Construction of the Depression-era Brick School Building (Block A in 2017) at Toowoomba East SS occurred during 1935-36, for a cost of £16,326. The new building was sited parallel to, and facing, Arthur Street, after relocation of the old timber buildings. As the new building was only designed for 640 students, and enrolment was 1000 by the time it was officially opened on 8 May 1937 by JD Kane, the Member of the Legislative Assembly for East Toowoomba, it was necessary to retain at least four of the old timber buildings. These were relocated at a distance behind the new brick building to form a parade ground between them. The school residence was removed c1936.
During the 1950s further additions were made to the school’s accommodation and grounds. In 1955, additional land was added to the west side of the school grounds, resumed from neighbouring residential allotments. Later grounds extensions, to the west and south of the original school reserve, from the 1960s onwards, meant that by 2012 the grounds covered 3.4ha. By 1956 a highset brick extension (Block B in 2017), with two classrooms had been constructed attached to the west end of the rear (south) of Block A. This building was renovated in c2016, enclosing its verandahs and demolishing the wall between verandahs and classrooms to create larger teaching areas.

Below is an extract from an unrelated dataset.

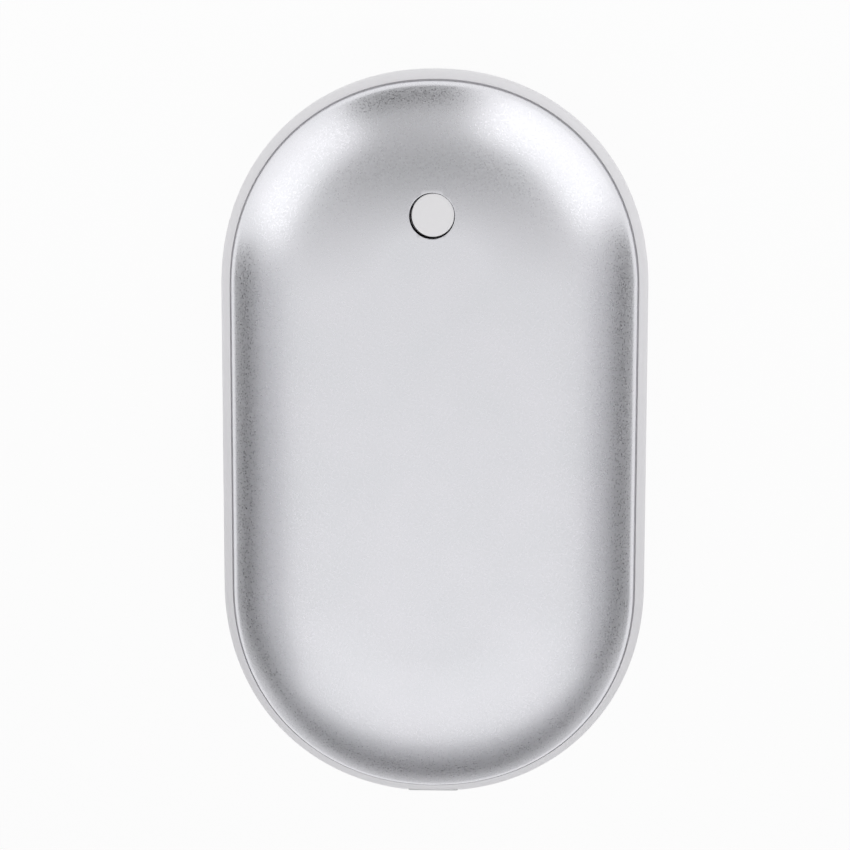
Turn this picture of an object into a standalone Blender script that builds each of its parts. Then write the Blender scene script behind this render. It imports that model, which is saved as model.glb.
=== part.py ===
"""Rechargeable hand warmer: two domed aluminium shells on a plastic band, with all that they hold inside.

The body lies on its rear shell. X is its width, Y its length with the button towards +Y, and Z its
thickness with the button face up. The origin is the middle of the flat that it rests on. Every piece is
made about the middle plane, where the two shells meet the band, and hangs on an empty at that height.
Units are metres.
"""

import math

import bmesh
import bpy
from mathutils import Vector

# Body outline; the thickness follows from the cells and the layers over them
BODY_LENGTH = 0.1070
BODY_WIDTH = 0.0620
END_STRETCH = 0.0005
END_POWER = 2.1
END_STEPS = 10

# Plastic band between the shells, and the lips that locate the shells
BAND_HEIGHT = 0.0046
BAND_CROWN = 0.00145
CROWN_STEPS = 6
LIP_HEIGHT = 0.0012
LIP_WALL = 0.0010

# Domed metal shells, whose section is a tight roll at the edge and a wide arc up to the flat foot
SHELL_WALL = 0.0008
SHELL_STEP = 0.00025
SEAM_GAP = 0.0003
EDGE_ROLL = 0.0027
DOME_RINGS = 9
FOOT_WIDTH = 0.0156

# Clearance between neighbours that touch on the real object, and the overrun of a cutter
FIT = 0.0003
OVERRUN = 0.0010
WELD = 0.000001

# Heater films and plastic liners under the shells
FILM_WALL = 0.0002
FILM_MARGIN = 0.0080
FILM_BUTTON_MARGIN = 0.0012
FILM_RINGS = 3
LINER_WALL = 0.0009
LINER_RINGS = 4

# Cells, their end strips, foam pads and the ribs that cradle them; the room round the cells sets
# their own size, which comes out at 18.3 by 65 mm
CELL_FROM_SIDE = 0.0124
CELL_TO_LINER = 0.00185
CELL_GAP = 0.0006
CELL_TO_SWITCH = 0.0025
CELL_SHOULDER = 0.0008
CELL_GROOVE_PLACE = 0.0030
CELL_GROOVE_DEPTH = 0.0004
CELL_NUB_DIAMETER = 0.0058
CELL_NUB_HEIGHT = 0.0007
STRIP_WALL = 0.0002
STRIP_HEIGHT = 0.0060
STRIP_SLOT_WIDTH = 0.0006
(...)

Changes were also made to Block A. In 1966, the cloak room at the west end of the first floor was converted into a Health Services room. In c1974, two classrooms at the east end of the first floor of the centre wing were used as staff rooms, while another classroom was used as the principal’s office, and another was divided in half by a partition to accommodate a store room and Health Services Room. One cloak room was converted to a store room while another was a converted to a work room. In c1979, the undercroft was partially enclosed with glass louvres and doors. The northern corridors were enclosed with glazing by 1997. In c1997, the centre wing was altered in ‘upgrading’ works. This involved partitioning the northern corridors on both floors to create practical learning areas; replacing the French doors from the corridor into the classrooms with a single wide door with a half leaf; demolishing partitions between the classrooms on both floors to create two classrooms out of each set of three; and relining the ceilings with flat sheets to provide fire proofing.
Changes and additions to facilities since the 1960s have included: a school swimming pool (1966); new classroom buildings (1969-71); the removal of three of the early timber school buildings in the 1970s; a new library and a dental clinic facing Mary Street (1973); two pre-school buildings south of the swimming pool, near Margaret Street (by 1978); a Centenary Hall facing Arthur Street; covered ways south of Block A; and a new administration building north of Block A (1991). The last of the early school buildings, the 1928 Infants building (later designated the Clare Gormley Block), was demolished sometime between 2009 and 2011. In 2015, 807 students were enrolled. Students utilise sports fields in Queens Park to the west, and the Clive Berghofer Stadium to the north.
In 2017, Toowoomba East State School continues to operate from its original site, and its Depression-era Brick School Building is a local landmark. The school is important to the area as a focus for the community, and generations of students have been taught there.